╔══
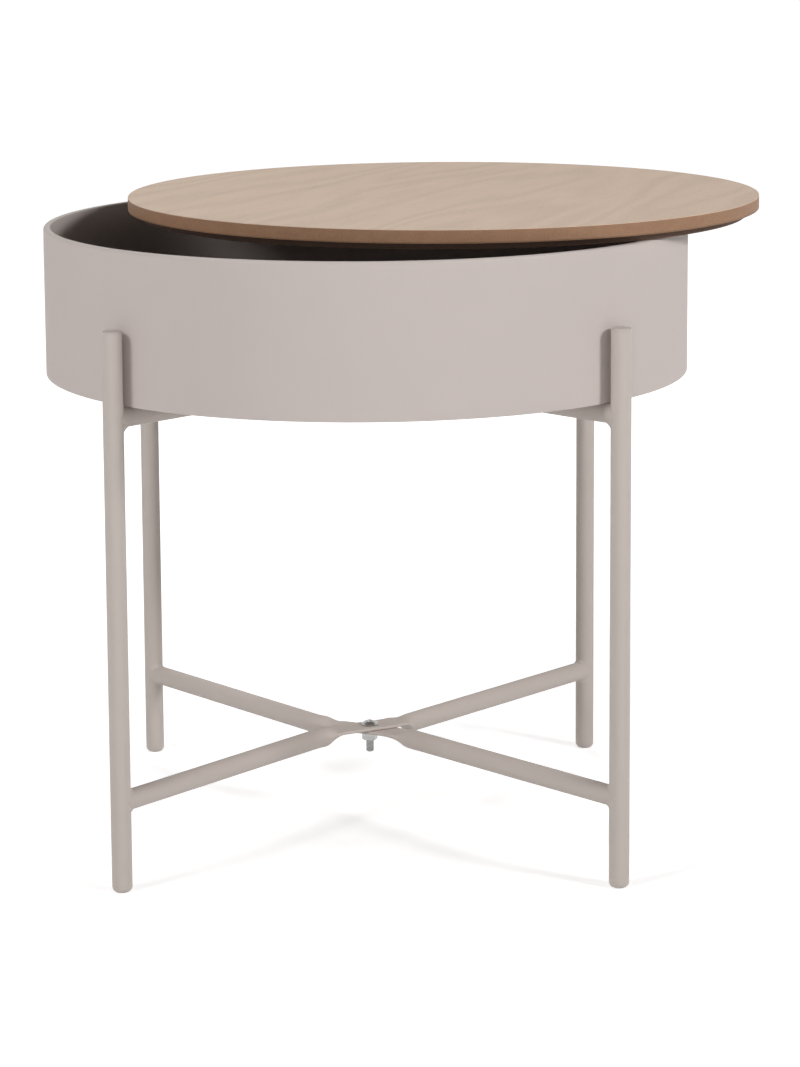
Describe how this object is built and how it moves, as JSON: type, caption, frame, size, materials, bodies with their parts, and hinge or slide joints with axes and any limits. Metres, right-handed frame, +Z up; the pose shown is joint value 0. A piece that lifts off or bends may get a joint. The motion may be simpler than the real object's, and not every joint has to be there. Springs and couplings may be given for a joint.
{
  "type": "lift top end table",
  "caption": "Round side table: a painted drum for storage on crossed steel tube legs, with a loose round wooden lid that lifts off and rests on the rim.",
  "frame": {"origin": "on the floor plane, on the upright axis of the drum, midway between the four feet", "axes": "+Z up; front towards -Y; frame a of the legs runs from front left (-X, -Y) to back right (+X, +Y), frame b the other way"},
  "size_m": [0.5165, 0.5095, 0.4547],
  "materials": {
    "drum_paint": "matt paint on moulded board, warm grey-beige",
    "drum_board": "sealed dark fibreboard",
    "frame_paint": "matt powder coat, warm grey-beige",
    "cap_plastic": "satin, coloured to match the frame",
    "bright_zinc": "bright zinc plate",
    "zinc_hidden": "zinc plate",
    "lid_edge": "sealed fibreboard edge",
    "oak_veneer": "matt lacquered pale oak veneer",
    "disc_board": "sealed dark fibreboard"
  },
  "bodies": {
    "base": {"cross_nut": "bright_zinc", "cross_screw": "bright_zinc", "drum_floor": "drum_board", "drum_screws": "zinc_hidden", "drum_wall": "drum_paint", "drum_washers": "zinc_hidden", "foot_cap_back_left": "cap_plastic", "foot_cap_back_right": "cap_plastic", "foot_cap_front_left": "cap_plastic", "foot_cap_front_right": "cap_plastic", "leg_back_left": "frame_paint", "leg_back_right": "frame_paint", "leg_front_left": "frame_paint", "leg_front_right": "frame_paint", "lower_rail_a": "frame_paint", "lower_rail_b": "frame_paint", "rail_bushes": "zinc_hidden", "top_cap_back_left": "cap_plastic", "top_cap_back_right": "cap_plastic", "top_cap_front_left": "cap_plastic", "top_cap_front_right": "cap_plastic", "upper_rail_a": "frame_paint", "upper_rail_b": "frame_paint", "weld_beads_a": "frame_paint", "weld_beads_b": "frame_paint"},
    "lid": {"lid_bottom_veneer": "oak_veneer", "lid_core": "lid_edge", "lid_top_veneer": "oak_veneer", "locating_disc": "disc_board", "locating_disc_screws": "zinc_hidden"}
  },
  "joints": [
    {"name": "lid_lift", "type": "slide", "parent": "base", "child": "lid", "axis": [0, 0, 1], "range_m": [0, 0.15]}
  ]
}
╚══
Work instructions: Please restate the whole listing word for word.

Exercise output:
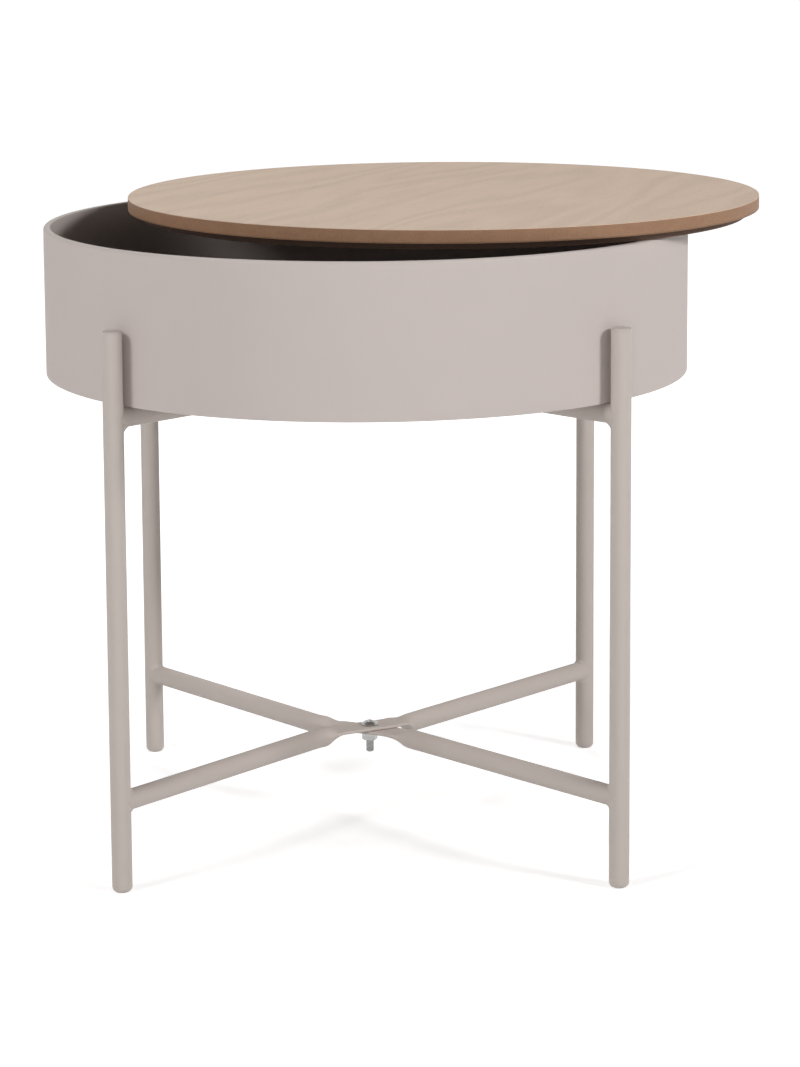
Describe how this object is built and how it moves, as JSON: type, caption, frame, size, materials, bodies with their parts, and hinge or slide joints with axes and any limits. Metres, right-handed frame, +Z up; the pose shown is joint value 0. A piece that lifts off or bends may get a joint. The motion may be simpler than the real object's, and not every joint has to be there. Springs and couplings may be given for a joint.
{
  "type": "lift top end table",
  "caption": "Round side table: a painted drum for storage on crossed steel tube legs, with a loose round wooden lid that lifts off and rests on the rim.",
  "frame": {"origin": "on the floor plane, on the upright axis of the drum, midway between the four feet", "axes": "+Z up; front towards -Y; frame a of the legs runs from front left (-X, -Y) to back right (+X, +Y), frame b the other way"},
  "size_m": [0.5165, 0.5095, 0.4547],
  "materials": {
    "drum_paint": "matt paint on moulded board, warm grey-beige",
    "drum_board": "sealed dark fibreboard",
    "frame_paint": "matt powder coat, warm grey-beige",
    "cap_plastic": "satin, coloured to match the frame",
    "bright_zinc": "bright zinc plate",
    "zinc_hidden": "zinc plate",
    "lid_edge": "sealed fibreboard edge",
    "oak_veneer": "matt lacquered pale oak veneer",
    "disc_board": "sealed dark fibreboard"
  },
  "bodies": {
    "base": {"cross_nut": "bright_zinc", "cross_screw": "bright_zinc", "drum_floor": "drum_board", "drum_screws": "zinc_hidden", "drum_wall": "drum_paint", "drum_washers": "zinc_hidden", "foot_cap_back_left": "cap_plastic", "foot_cap_back_right": "cap_plastic", "foot_cap_front_left": "cap_plastic", "foot_cap_front_right": "cap_plastic", "leg_back_left": "frame_paint", "leg_back_right": "frame_paint", "leg_front_left": "frame_paint", "leg_front_right": "frame_paint", "lower_rail_a": "frame_paint", "lower_rail_b": "frame_paint", "rail_bushes": "zinc_hidden", "top_cap_back_left": "cap_plastic", "top_cap_back_right": "cap_plastic", "top_cap_front_left": "cap_plastic", "top_cap_front_right": "cap_plastic", "upper_rail_a": "frame_paint", "upper_rail_b": "frame_paint", "weld_beads_a": "frame_paint", "weld_beads_b": "frame_paint"},
    "lid": {"lid_bottom_veneer": "oak_veneer", "lid_core": "lid_edge", "lid_top_veneer": "oak_veneer", "locating_disc": "disc_board", "locating_disc_screws": "zinc_hidden"}
  },
  "joints": [
    {"name": "lid_lift", "type": "slide", "parent": "base", "child": "lid", "axis": [0, 0, 1], "range_m": [0, 0.15]}
  ]
}